## [Written problem]
Repeat the lines below exactly as written, please, from the line with "# The lower" to the line with "for node in", both lines included, and no others.

-- BEGIN --

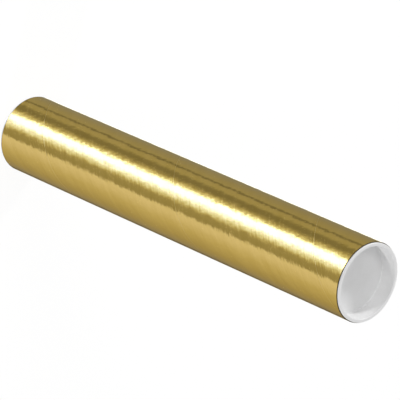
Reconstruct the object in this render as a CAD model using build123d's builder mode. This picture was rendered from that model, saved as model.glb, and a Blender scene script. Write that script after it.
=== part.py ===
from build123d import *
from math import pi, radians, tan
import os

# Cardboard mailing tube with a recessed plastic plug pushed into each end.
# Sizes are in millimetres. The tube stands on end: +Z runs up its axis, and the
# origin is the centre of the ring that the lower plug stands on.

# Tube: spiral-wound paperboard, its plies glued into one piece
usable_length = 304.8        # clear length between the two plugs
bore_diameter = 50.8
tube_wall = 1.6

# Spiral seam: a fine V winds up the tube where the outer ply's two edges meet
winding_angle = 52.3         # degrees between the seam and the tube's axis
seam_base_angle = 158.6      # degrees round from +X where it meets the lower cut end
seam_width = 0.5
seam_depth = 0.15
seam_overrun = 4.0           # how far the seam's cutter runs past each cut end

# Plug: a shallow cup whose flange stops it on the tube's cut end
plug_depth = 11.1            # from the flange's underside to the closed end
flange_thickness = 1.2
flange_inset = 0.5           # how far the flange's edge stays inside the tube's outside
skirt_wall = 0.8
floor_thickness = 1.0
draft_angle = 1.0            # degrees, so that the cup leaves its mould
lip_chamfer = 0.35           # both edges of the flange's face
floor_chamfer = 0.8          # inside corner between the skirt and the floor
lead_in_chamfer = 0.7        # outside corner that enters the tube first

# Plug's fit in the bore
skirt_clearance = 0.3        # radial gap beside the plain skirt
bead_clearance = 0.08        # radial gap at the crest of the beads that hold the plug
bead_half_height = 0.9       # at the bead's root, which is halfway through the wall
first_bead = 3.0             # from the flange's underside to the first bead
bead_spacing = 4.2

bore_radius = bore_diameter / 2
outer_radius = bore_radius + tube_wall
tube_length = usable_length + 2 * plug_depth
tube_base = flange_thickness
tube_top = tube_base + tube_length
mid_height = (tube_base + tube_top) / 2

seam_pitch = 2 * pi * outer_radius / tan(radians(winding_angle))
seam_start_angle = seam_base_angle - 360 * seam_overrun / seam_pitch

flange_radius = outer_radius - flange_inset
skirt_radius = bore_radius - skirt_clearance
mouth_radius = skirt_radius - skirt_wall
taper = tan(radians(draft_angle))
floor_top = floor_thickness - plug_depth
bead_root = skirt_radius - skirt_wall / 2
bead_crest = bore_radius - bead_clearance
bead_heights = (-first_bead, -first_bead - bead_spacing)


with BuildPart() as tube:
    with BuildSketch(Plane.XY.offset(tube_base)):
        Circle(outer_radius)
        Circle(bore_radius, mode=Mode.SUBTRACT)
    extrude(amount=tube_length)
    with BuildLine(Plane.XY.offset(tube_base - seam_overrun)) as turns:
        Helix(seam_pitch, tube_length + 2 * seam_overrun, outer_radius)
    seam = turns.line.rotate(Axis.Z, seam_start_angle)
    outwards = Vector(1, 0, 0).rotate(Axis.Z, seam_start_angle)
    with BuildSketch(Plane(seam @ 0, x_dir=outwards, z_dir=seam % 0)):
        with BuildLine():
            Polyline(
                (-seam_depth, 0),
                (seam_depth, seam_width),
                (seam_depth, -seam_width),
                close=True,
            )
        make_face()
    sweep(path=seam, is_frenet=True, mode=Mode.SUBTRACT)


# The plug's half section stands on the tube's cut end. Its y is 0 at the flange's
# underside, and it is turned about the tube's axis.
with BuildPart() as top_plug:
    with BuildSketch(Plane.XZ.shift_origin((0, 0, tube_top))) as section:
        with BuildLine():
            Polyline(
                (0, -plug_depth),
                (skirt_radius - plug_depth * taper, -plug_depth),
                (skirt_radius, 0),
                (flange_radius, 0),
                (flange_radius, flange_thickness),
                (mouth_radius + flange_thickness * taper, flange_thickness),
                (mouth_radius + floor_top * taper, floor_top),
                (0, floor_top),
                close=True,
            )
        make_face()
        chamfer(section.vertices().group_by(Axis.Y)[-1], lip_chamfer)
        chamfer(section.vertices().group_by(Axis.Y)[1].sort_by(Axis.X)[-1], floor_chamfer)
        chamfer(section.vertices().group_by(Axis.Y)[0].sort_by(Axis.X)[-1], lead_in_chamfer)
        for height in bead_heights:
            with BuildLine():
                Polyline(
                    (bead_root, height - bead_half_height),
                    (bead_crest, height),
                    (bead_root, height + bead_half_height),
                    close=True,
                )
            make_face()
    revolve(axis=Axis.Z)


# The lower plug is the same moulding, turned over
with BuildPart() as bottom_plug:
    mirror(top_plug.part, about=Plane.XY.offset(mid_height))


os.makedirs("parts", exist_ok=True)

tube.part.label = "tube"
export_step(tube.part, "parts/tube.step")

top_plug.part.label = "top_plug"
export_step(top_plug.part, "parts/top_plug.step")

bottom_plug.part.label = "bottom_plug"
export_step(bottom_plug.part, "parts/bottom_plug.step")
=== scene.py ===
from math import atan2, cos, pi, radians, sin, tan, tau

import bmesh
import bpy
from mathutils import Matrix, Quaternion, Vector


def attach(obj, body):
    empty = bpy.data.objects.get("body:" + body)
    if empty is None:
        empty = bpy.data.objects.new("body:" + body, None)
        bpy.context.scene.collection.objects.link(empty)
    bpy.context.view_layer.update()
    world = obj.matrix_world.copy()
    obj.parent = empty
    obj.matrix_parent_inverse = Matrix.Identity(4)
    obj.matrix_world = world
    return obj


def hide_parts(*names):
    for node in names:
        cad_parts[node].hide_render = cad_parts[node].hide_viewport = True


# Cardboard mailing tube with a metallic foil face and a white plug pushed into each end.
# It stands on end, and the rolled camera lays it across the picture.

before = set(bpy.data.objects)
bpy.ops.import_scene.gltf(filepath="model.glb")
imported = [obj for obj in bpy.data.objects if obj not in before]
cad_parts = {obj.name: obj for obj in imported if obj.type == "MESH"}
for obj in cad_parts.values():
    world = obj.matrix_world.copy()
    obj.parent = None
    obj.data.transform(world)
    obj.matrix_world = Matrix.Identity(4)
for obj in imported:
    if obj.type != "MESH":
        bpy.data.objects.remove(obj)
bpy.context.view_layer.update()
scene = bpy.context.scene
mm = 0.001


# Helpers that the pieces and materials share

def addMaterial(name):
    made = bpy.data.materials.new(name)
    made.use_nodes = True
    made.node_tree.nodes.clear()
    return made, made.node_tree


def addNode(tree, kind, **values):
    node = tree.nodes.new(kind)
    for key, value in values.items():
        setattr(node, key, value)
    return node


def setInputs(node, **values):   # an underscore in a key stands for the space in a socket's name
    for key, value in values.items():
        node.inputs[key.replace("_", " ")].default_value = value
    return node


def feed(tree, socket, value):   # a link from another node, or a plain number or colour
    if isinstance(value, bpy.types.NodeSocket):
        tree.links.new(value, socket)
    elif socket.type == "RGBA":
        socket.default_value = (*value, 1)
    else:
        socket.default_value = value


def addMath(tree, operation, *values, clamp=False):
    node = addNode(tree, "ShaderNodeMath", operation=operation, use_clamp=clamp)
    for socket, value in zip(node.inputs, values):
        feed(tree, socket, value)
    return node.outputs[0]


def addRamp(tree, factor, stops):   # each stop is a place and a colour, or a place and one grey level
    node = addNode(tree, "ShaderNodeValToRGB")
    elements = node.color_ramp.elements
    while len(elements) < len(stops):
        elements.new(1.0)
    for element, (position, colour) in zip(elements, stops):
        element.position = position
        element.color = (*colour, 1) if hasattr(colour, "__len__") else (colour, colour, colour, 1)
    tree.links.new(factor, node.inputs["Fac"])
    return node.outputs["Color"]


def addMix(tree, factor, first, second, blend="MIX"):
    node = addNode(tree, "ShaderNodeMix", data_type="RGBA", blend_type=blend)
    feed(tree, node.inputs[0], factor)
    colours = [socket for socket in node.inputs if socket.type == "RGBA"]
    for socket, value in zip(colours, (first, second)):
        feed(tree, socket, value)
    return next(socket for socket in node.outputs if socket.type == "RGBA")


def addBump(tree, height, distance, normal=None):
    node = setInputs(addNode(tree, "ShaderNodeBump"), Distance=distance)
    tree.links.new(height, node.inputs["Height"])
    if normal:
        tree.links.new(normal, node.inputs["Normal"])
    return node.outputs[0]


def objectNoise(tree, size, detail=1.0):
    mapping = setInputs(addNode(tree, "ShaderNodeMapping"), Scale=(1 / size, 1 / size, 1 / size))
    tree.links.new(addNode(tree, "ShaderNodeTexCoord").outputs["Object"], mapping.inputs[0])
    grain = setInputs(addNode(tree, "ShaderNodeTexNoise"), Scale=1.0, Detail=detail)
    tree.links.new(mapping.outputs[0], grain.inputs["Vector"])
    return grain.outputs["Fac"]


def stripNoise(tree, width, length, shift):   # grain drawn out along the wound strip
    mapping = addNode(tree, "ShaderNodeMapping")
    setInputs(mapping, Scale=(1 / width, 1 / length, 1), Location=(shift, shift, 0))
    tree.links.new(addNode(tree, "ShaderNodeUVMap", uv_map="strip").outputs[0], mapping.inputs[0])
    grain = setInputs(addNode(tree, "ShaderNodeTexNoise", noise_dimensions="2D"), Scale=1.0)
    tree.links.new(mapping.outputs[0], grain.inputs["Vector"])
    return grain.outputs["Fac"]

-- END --

## [The output]
# The lower plug is the same moulding, turned over
with BuildPart() as bottom_plug:
    mirror(top_plug.part, about=Plane.XY.offset(mid_height))


os.makedirs("parts", exist_ok=True)

tube.part.label = "tube"
export_step(tube.part, "parts/tube.step")

top_plug.part.label = "top_plug"
export_step(top_plug.part, "parts/top_plug.step")

bottom_plug.part.label = "bottom_plug"
export_step(bottom_plug.part, "parts/bottom_plug.step")
=== scene.py ===
from math import atan2, cos, pi, radians, sin, tan, tau

import bmesh
import bpy
from mathutils import Matrix, Quaternion, Vector


def attach(obj, body):
    empty = bpy.data.objects.get("body:" + body)
    if empty is None:
        empty = bpy.data.objects.new("body:" + body, None)
        bpy.context.scene.collection.objects.link(empty)
    bpy.context.view_layer.update()
    world = obj.matrix_world.copy()
    obj.parent = empty
    obj.matrix_parent_inverse = Matrix.Identity(4)
    obj.matrix_world = world
    return obj


def hide_parts(*names):
    for node in names:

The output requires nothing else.